Records supplied -
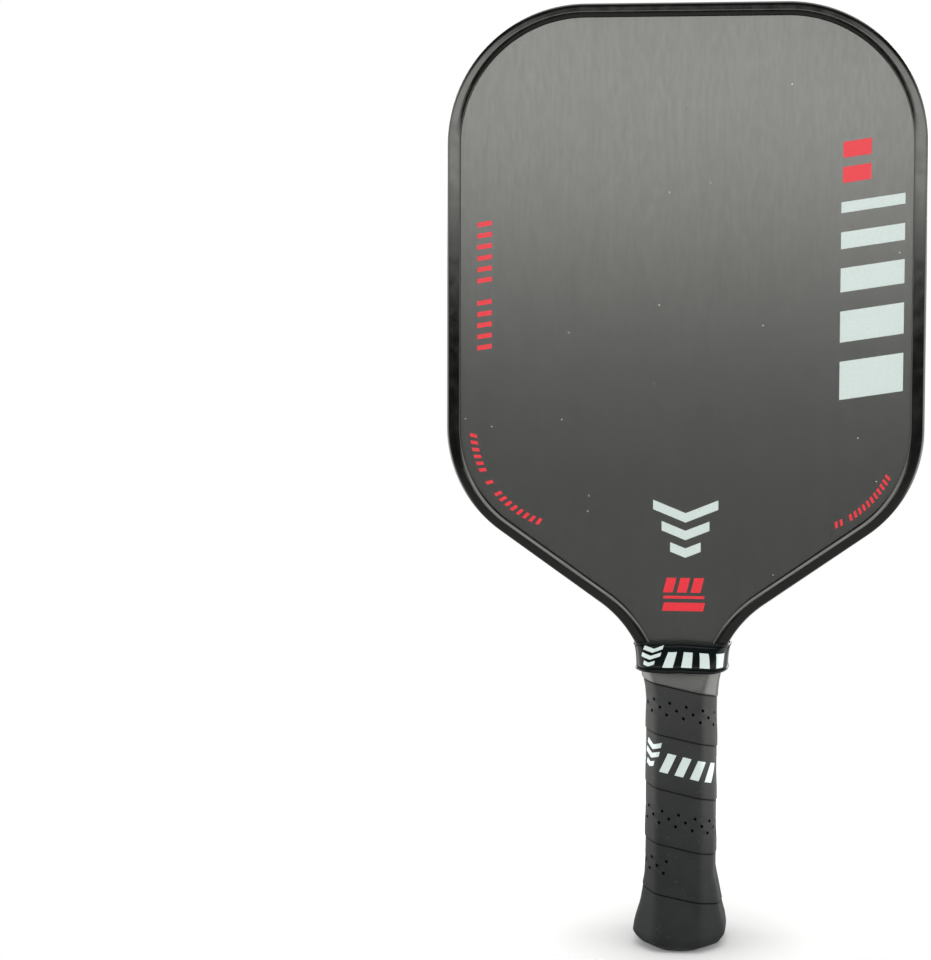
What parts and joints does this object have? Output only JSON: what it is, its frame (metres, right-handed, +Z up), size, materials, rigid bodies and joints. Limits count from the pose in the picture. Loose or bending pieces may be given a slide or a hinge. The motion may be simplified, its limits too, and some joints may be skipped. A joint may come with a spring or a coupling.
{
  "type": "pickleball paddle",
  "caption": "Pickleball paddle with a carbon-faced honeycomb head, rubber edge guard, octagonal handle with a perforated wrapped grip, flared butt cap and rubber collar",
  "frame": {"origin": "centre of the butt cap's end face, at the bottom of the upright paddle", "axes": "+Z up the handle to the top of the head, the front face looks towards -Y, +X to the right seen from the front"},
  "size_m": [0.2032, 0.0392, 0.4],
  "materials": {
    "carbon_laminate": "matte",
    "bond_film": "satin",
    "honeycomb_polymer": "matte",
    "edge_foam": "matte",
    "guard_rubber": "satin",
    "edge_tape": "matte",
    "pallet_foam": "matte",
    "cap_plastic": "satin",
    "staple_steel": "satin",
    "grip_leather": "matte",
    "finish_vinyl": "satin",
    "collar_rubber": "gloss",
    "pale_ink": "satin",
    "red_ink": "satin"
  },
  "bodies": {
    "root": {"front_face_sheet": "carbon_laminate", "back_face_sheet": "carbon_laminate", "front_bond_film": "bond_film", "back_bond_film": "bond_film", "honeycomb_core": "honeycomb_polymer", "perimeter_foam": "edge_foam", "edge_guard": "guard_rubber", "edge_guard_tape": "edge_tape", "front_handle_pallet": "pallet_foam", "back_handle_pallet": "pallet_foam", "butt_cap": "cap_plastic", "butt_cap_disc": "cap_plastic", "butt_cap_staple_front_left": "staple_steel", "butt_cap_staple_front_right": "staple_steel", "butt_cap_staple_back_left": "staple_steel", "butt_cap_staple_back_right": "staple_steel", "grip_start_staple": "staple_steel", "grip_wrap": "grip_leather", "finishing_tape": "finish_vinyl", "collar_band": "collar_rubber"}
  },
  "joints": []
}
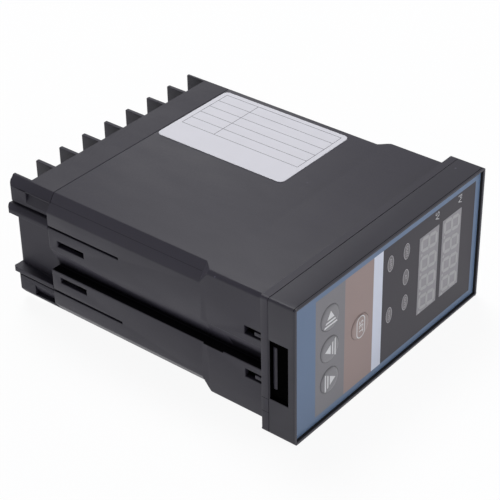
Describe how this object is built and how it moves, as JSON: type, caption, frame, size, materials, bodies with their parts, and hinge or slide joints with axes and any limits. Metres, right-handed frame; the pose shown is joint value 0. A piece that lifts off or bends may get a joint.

Exercise aim - Please restate the data word for word, every record included.

Solution to this exercise -
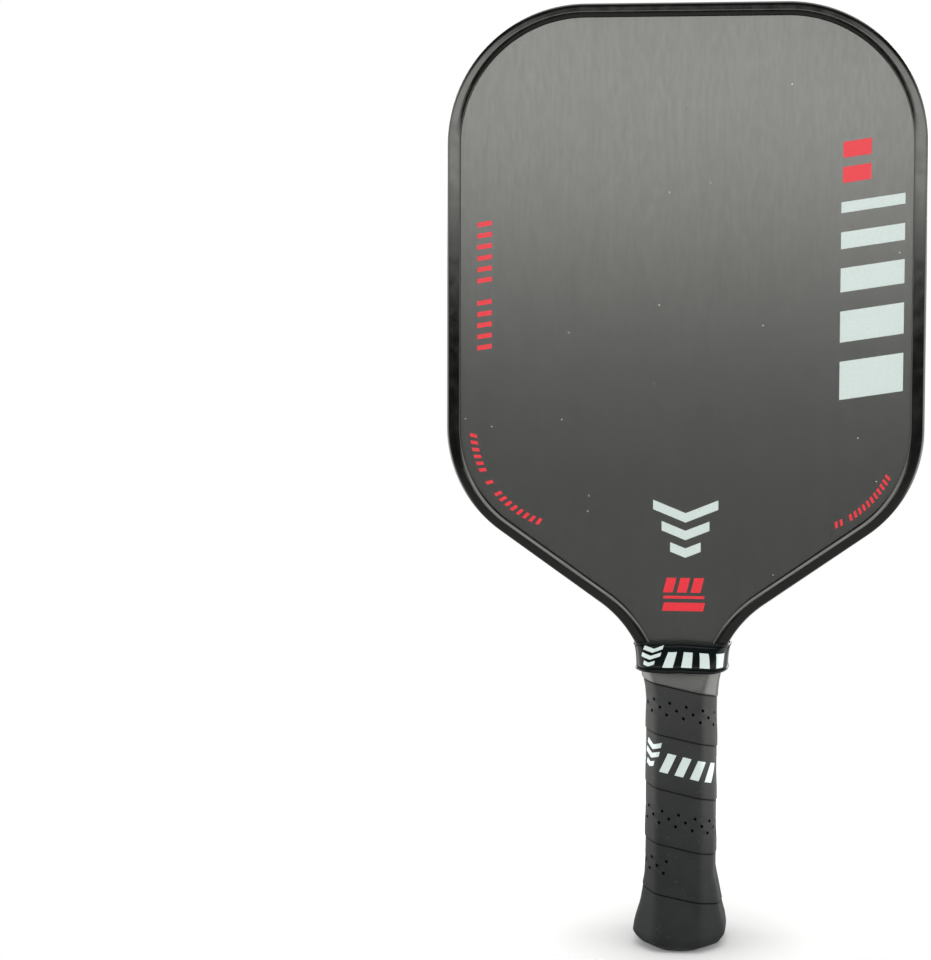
What parts and joints does this object have? Output only JSON: what it is, its frame (metres, right-handed, +Z up), size, materials, rigid bodies and joints. Limits count from the pose in the picture. Loose or bending pieces may be given a slide or a hinge. The motion may be simplified, its limits too, and some joints may be skipped. A joint may come with a spring or a coupling.
{
  "type": "pickleball paddle",
  "caption": "Pickleball paddle with a carbon-faced honeycomb head, rubber edge guard, octagonal handle with a perforated wrapped grip, flared butt cap and rubber collar",
  "frame": {"origin": "centre of the butt cap's end face, at the bottom of the upright paddle", "axes": "+Z up the handle to the top of the head, the front face looks towards -Y, +X to the right seen from the front"},
  "size_m": [0.2032, 0.0392, 0.4],
  "materials": {
    "carbon_laminate": "matte",
    "bond_film": "satin",
    "honeycomb_polymer": "matte",
    "edge_foam": "matte",
    "guard_rubber": "satin",
    "edge_tape": "matte",
    "pallet_foam": "matte",
    "cap_plastic": "satin",
    "staple_steel": "satin",
    "grip_leather": "matte",
    "finish_vinyl": "satin",
    "collar_rubber": "gloss",
    "pale_ink": "satin",
    "red_ink": "satin"
  },
  "bodies": {
    "root": {"front_face_sheet": "carbon_laminate", "back_face_sheet": "carbon_laminate", "front_bond_film": "bond_film", "back_bond_film": "bond_film", "honeycomb_core": "honeycomb_polymer", "perimeter_foam": "edge_foam", "edge_guard": "guard_rubber", "edge_guard_tape": "edge_tape", "front_handle_pallet": "pallet_foam", "back_handle_pallet": "pallet_foam", "butt_cap": "cap_plastic", "butt_cap_disc": "cap_plastic", "butt_cap_staple_front_left": "staple_steel", "butt_cap_staple_front_right": "staple_steel", "butt_cap_staple_back_left": "staple_steel", "butt_cap_staple_back_right": "staple_steel", "grip_start_staple": "staple_steel", "grip_wrap": "grip_leather", "finishing_tape": "finish_vinyl", "collar_band": "collar_rubber"}
  },
  "joints": []
}
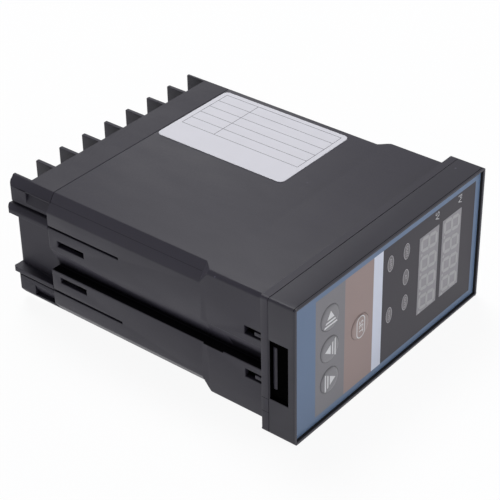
Describe how this object is built and how it moves, as JSON: type, caption, frame, size, materials, bodies with their parts, and hinge or slide joints with axes and any limits. Metres, right-handed frame; the pose shown is joint value 0. A piece that lifts off or bends may get a joint.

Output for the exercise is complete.